Would you print the material exactly, starting at its first line and ending at the line holding "v), axis=-1), piece)"?

-- start of Dataset extract --

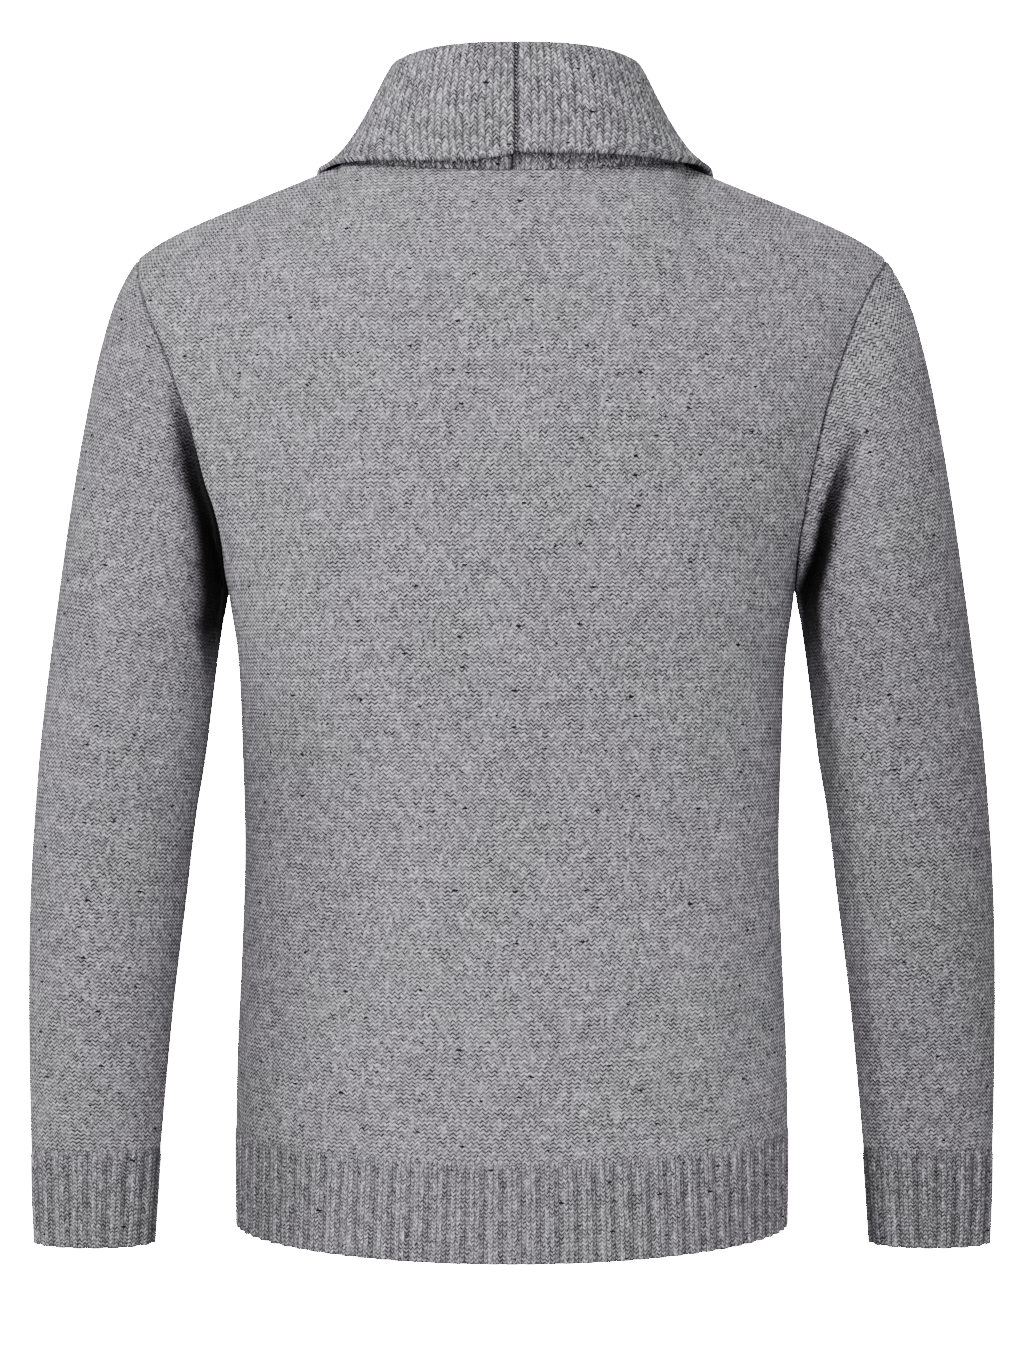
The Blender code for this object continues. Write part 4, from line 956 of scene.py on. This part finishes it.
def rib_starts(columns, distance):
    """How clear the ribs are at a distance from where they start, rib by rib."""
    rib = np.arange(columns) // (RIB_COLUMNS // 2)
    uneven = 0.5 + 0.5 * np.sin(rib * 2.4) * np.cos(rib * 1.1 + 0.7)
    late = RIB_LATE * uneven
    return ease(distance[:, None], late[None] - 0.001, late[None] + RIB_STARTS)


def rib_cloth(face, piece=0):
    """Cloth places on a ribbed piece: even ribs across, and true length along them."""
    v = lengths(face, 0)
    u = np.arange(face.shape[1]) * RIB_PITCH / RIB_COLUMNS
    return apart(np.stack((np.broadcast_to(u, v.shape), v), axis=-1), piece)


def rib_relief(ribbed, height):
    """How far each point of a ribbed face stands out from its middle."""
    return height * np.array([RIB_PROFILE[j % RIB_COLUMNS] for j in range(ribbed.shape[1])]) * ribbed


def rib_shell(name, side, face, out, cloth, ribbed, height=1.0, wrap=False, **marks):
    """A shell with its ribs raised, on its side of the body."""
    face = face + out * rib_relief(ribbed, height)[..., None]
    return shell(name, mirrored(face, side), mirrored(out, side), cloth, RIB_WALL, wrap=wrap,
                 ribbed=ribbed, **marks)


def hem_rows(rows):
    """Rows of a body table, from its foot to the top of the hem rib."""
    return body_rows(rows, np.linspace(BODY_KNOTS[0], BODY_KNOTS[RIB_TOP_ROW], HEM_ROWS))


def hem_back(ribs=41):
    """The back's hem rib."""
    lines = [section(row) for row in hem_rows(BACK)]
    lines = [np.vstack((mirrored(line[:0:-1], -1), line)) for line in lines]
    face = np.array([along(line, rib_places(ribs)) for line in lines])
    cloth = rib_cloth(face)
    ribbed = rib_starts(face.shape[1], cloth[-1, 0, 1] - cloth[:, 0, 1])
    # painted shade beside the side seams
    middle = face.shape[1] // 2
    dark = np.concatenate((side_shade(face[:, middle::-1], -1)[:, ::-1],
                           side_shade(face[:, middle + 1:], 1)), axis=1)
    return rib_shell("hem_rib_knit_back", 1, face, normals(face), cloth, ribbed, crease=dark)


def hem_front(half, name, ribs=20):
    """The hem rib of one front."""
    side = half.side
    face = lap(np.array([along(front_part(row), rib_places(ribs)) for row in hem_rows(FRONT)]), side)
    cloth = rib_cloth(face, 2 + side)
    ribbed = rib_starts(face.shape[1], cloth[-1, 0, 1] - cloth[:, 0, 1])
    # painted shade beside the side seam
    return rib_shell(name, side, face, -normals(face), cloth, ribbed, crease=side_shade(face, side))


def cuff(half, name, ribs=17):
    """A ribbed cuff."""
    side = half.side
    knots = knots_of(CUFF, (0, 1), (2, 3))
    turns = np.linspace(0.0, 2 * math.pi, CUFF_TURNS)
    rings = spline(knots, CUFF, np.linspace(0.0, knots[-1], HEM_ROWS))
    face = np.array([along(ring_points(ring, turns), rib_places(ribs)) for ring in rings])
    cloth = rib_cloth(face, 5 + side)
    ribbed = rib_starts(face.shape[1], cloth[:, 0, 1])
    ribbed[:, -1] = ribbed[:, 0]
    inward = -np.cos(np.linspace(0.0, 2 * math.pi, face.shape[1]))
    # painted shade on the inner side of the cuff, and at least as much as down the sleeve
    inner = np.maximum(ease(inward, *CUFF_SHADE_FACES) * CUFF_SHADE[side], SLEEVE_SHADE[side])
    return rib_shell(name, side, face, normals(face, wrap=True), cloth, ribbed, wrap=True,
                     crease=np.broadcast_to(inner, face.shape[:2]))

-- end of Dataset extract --

_Result below_
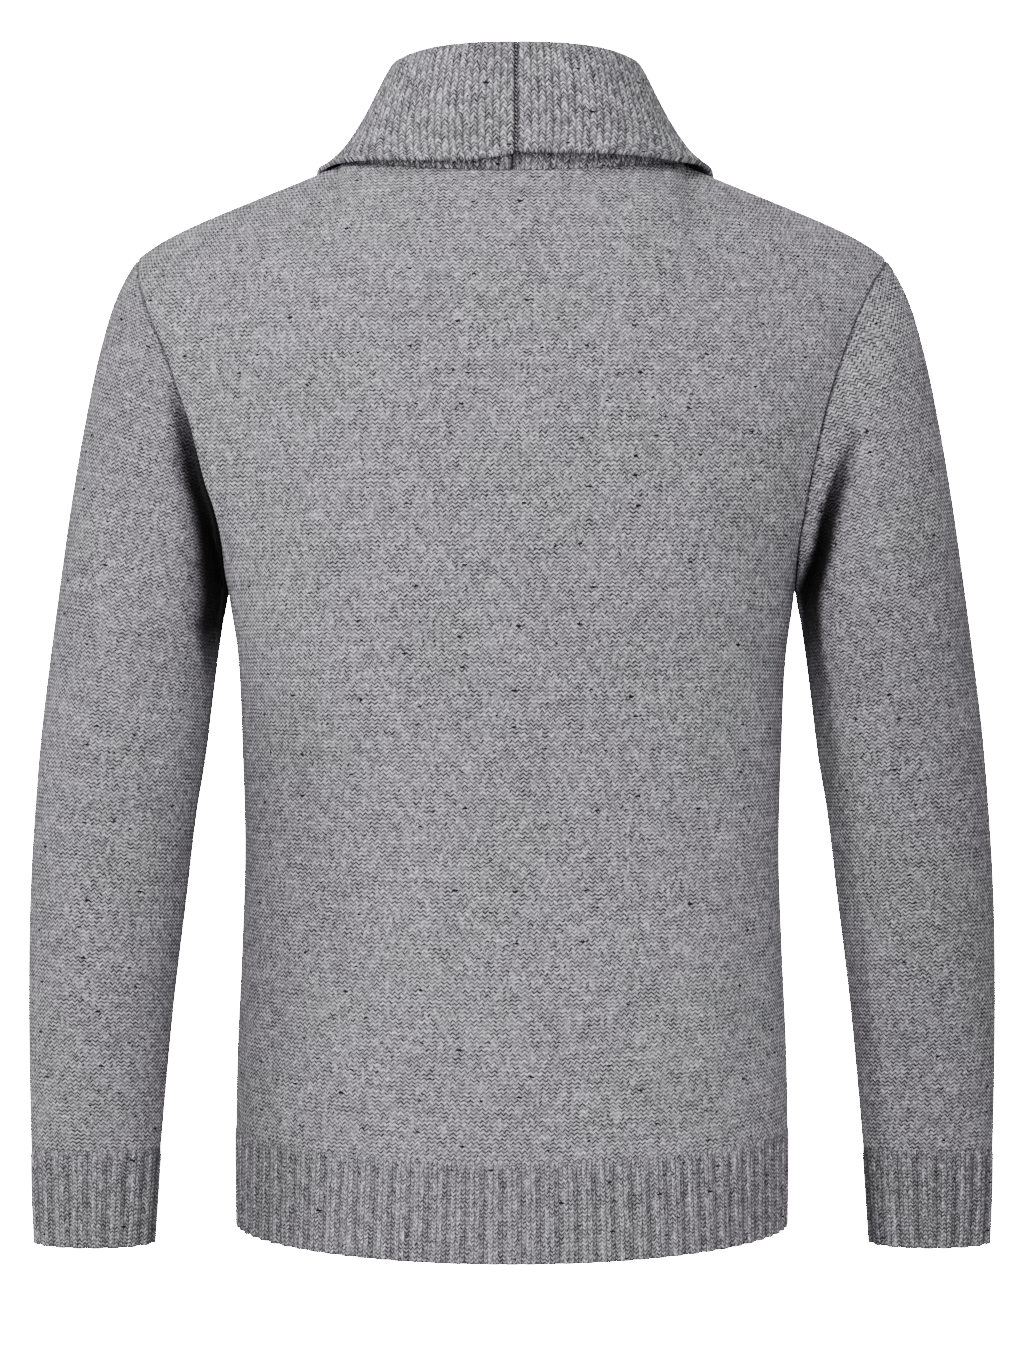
The Blender code for this object continues. Write part 4, from line 956 of scene.py on. This part finishes it.
def rib_starts(columns, distance):
    """How clear the ribs are at a distance from where they start, rib by rib."""
    rib = np.arange(columns) // (RIB_COLUMNS // 2)
    uneven = 0.5 + 0.5 * np.sin(rib * 2.4) * np.cos(rib * 1.1 + 0.7)
    late = RIB_LATE * uneven
    return ease(distance[:, None], late[None] - 0.001, late[None] + RIB_STARTS)


def rib_cloth(face, piece=0):
    """Cloth places on a ribbed piece: even ribs across, and true length along them."""
    v = lengths(face, 0)
    u = np.arange(face.shape[1]) * RIB_PITCH / RIB_COLUMNS
    return apart(np.stack((np.broadcast_to(u, v.shape), v), axis=-1), piece)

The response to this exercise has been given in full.